Extracted records:
--- begin ---

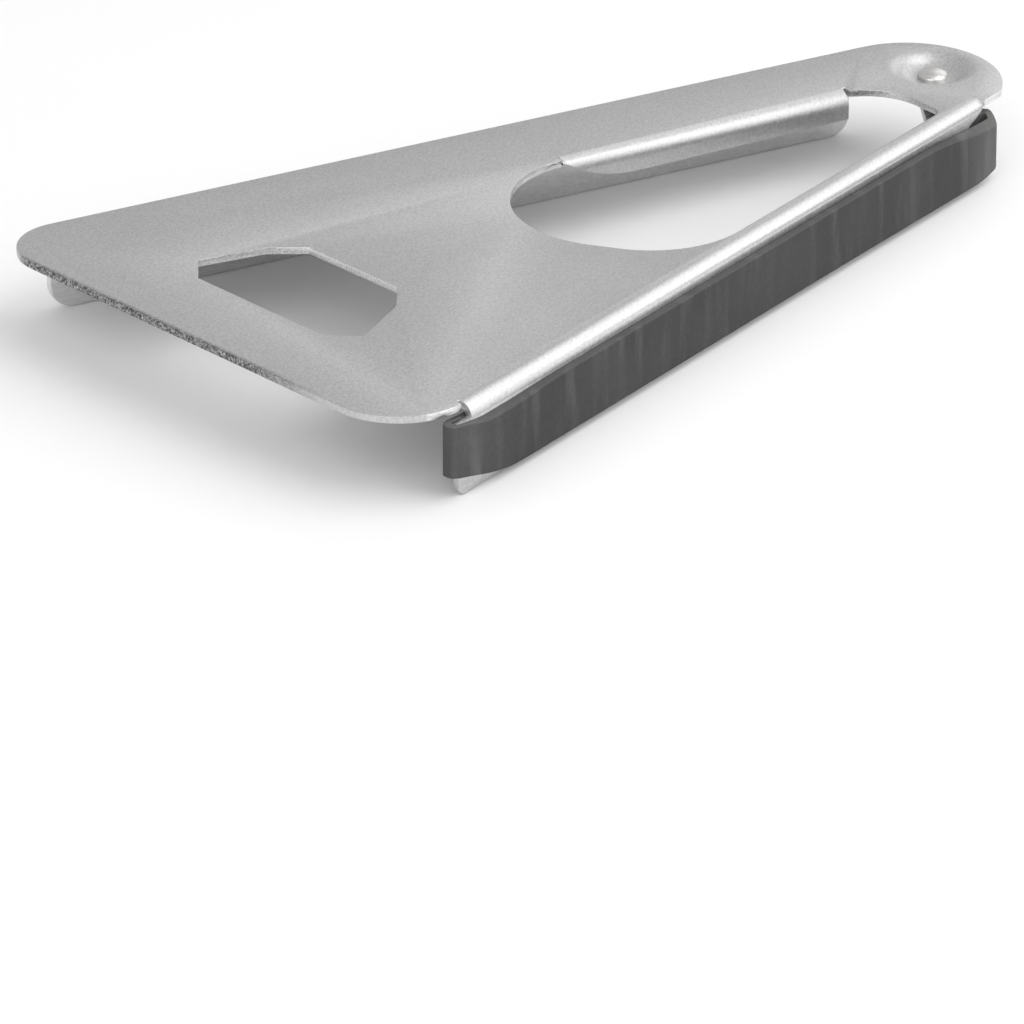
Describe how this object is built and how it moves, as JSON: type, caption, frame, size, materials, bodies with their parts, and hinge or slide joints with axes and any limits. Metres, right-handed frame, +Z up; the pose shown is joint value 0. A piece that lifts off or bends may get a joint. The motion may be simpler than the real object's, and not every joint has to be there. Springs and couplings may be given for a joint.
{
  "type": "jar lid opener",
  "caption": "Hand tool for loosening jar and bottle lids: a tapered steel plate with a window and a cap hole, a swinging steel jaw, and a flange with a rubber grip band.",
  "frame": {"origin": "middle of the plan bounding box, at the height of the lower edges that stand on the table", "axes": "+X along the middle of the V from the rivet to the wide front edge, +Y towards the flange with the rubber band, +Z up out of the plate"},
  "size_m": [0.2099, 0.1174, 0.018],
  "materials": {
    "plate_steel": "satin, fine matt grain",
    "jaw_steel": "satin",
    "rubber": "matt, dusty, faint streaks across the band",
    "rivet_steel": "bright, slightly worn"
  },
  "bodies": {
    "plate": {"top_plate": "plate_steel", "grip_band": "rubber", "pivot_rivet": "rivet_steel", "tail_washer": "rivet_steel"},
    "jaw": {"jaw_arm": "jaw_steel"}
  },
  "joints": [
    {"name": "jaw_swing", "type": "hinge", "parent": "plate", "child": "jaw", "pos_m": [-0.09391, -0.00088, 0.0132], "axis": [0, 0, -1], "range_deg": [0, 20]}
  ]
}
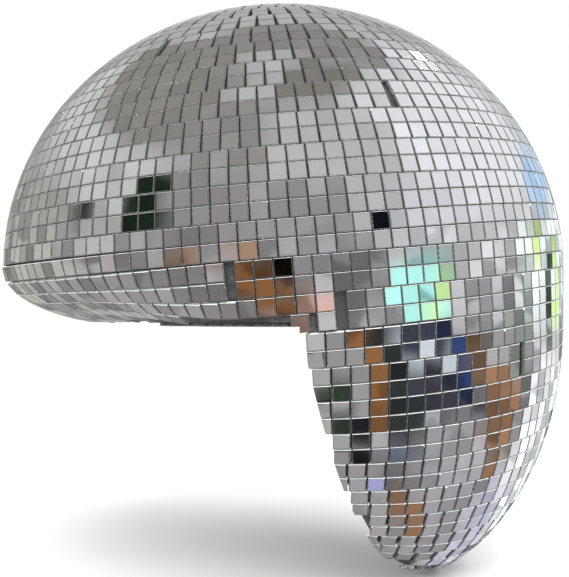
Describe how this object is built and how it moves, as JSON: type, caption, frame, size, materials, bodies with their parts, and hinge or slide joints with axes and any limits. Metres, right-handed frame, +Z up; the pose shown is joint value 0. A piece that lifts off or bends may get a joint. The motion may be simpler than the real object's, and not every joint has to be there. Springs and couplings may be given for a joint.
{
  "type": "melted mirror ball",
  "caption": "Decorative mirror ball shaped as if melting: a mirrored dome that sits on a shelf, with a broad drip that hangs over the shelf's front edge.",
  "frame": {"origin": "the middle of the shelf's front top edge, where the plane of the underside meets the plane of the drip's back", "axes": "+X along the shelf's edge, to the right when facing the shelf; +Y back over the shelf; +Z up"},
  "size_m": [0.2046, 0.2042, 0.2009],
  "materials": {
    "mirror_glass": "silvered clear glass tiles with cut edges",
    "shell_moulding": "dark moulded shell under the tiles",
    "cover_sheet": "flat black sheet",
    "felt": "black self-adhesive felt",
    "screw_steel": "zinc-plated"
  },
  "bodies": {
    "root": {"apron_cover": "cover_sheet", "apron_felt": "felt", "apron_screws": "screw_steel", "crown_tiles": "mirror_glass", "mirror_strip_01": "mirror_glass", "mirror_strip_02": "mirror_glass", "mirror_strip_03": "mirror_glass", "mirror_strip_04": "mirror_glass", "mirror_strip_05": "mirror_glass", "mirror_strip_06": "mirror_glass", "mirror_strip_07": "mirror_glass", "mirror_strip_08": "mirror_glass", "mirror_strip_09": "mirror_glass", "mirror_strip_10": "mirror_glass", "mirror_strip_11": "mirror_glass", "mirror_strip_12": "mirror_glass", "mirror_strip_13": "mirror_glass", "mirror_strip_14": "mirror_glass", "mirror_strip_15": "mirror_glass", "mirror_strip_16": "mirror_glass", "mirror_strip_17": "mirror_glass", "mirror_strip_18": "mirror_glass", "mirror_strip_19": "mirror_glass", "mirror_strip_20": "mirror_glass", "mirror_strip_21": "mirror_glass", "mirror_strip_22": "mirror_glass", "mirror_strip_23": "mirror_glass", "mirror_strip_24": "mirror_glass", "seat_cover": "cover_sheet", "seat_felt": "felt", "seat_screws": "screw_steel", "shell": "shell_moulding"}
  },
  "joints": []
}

--- end ---

Work required: Repeat all of the entries exactly.

Task output:
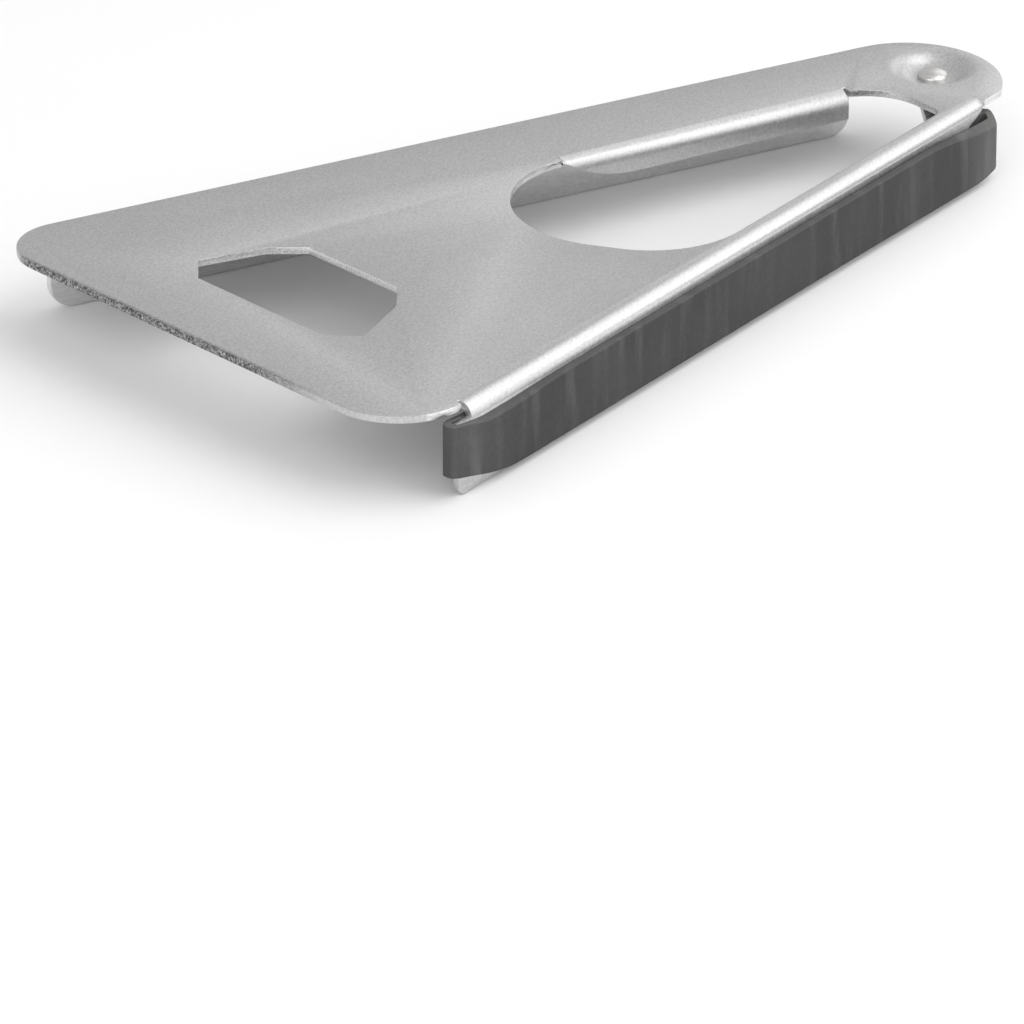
Describe how this object is built and how it moves, as JSON: type, caption, frame, size, materials, bodies with their parts, and hinge or slide joints with axes and any limits. Metres, right-handed frame, +Z up; the pose shown is joint value 0. A piece that lifts off or bends may get a joint. The motion may be simpler than the real object's, and not every joint has to be there. Springs and couplings may be given for a joint.
{
  "type": "jar lid opener",
  "caption": "Hand tool for loosening jar and bottle lids: a tapered steel plate with a window and a cap hole, a swinging steel jaw, and a flange with a rubber grip band.",
  "frame": {"origin": "middle of the plan bounding box, at the height of the lower edges that stand on the table", "axes": "+X along the middle of the V from the rivet to the wide front edge, +Y towards the flange with the rubber band, +Z up out of the plate"},
  "size_m": [0.2099, 0.1174, 0.018],
  "materials": {
    "plate_steel": "satin, fine matt grain",
    "jaw_steel": "satin",
    "rubber": "matt, dusty, faint streaks across the band",
    "rivet_steel": "bright, slightly worn"
  },
  "bodies": {
    "plate": {"top_plate": "plate_steel", "grip_band": "rubber", "pivot_rivet": "rivet_steel", "tail_washer": "rivet_steel"},
    "jaw": {"jaw_arm": "jaw_steel"}
  },
  "joints": [
    {"name": "jaw_swing", "type": "hinge", "parent": "plate", "child": "jaw", "pos_m": [-0.09391, -0.00088, 0.0132], "axis": [0, 0, -1], "range_deg": [0, 20]}
  ]
}
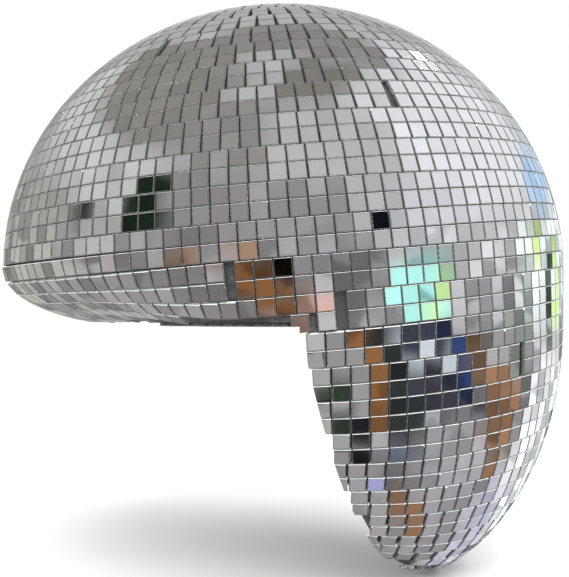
Describe how this object is built and how it moves, as JSON: type, caption, frame, size, materials, bodies with their parts, and hinge or slide joints with axes and any limits. Metres, right-handed frame, +Z up; the pose shown is joint value 0. A piece that lifts off or bends may get a joint. The motion may be simpler than the real object's, and not every joint has to be there. Springs and couplings may be given for a joint.
{
  "type": "melted mirror ball",
  "caption": "Decorative mirror ball shaped as if melting: a mirrored dome that sits on a shelf, with a broad drip that hangs over the shelf's front edge.",
  "frame": {"origin": "the middle of the shelf's front top edge, where the plane of the underside meets the plane of the drip's back", "axes": "+X along the shelf's edge, to the right when facing the shelf; +Y back over the shelf; +Z up"},
  "size_m": [0.2046, 0.2042, 0.2009],
  "materials": {
    "mirror_glass": "silvered clear glass tiles with cut edges",
    "shell_moulding": "dark moulded shell under the tiles",
    "cover_sheet": "flat black sheet",
    "felt": "black self-adhesive felt",
    "screw_steel": "zinc-plated"
  },
  "bodies": {
    "root": {"apron_cover": "cover_sheet", "apron_felt": "felt", "apron_screws": "screw_steel", "crown_tiles": "mirror_glass", "mirror_strip_01": "mirror_glass", "mirror_strip_02": "mirror_glass", "mirror_strip_03": "mirror_glass", "mirror_strip_04": "mirror_glass", "mirror_strip_05": "mirror_glass", "mirror_strip_06": "mirror_glass", "mirror_strip_07": "mirror_glass", "mirror_strip_08": "mirror_glass", "mirror_strip_09": "mirror_glass", "mirror_strip_10": "mirror_glass", "mirror_strip_11": "mirror_glass", "mirror_strip_12": "mirror_glass", "mirror_strip_13": "mirror_glass", "mirror_strip_14": "mirror_glass", "mirror_strip_15": "mirror_glass", "mirror_strip_16": "mirror_glass", "mirror_strip_17": "mirror_glass", "mirror_strip_18": "mirror_glass", "mirror_strip_19": "mirror_glass", "mirror_strip_20": "mirror_glass", "mirror_strip_21": "mirror_glass", "mirror_strip_22": "mirror_glass", "mirror_strip_23": "mirror_glass", "mirror_strip_24": "mirror_glass", "seat_cover": "cover_sheet", "seat_felt": "felt", "seat_screws": "screw_steel", "shell": "shell_moulding"}
  },
  "joints": []
}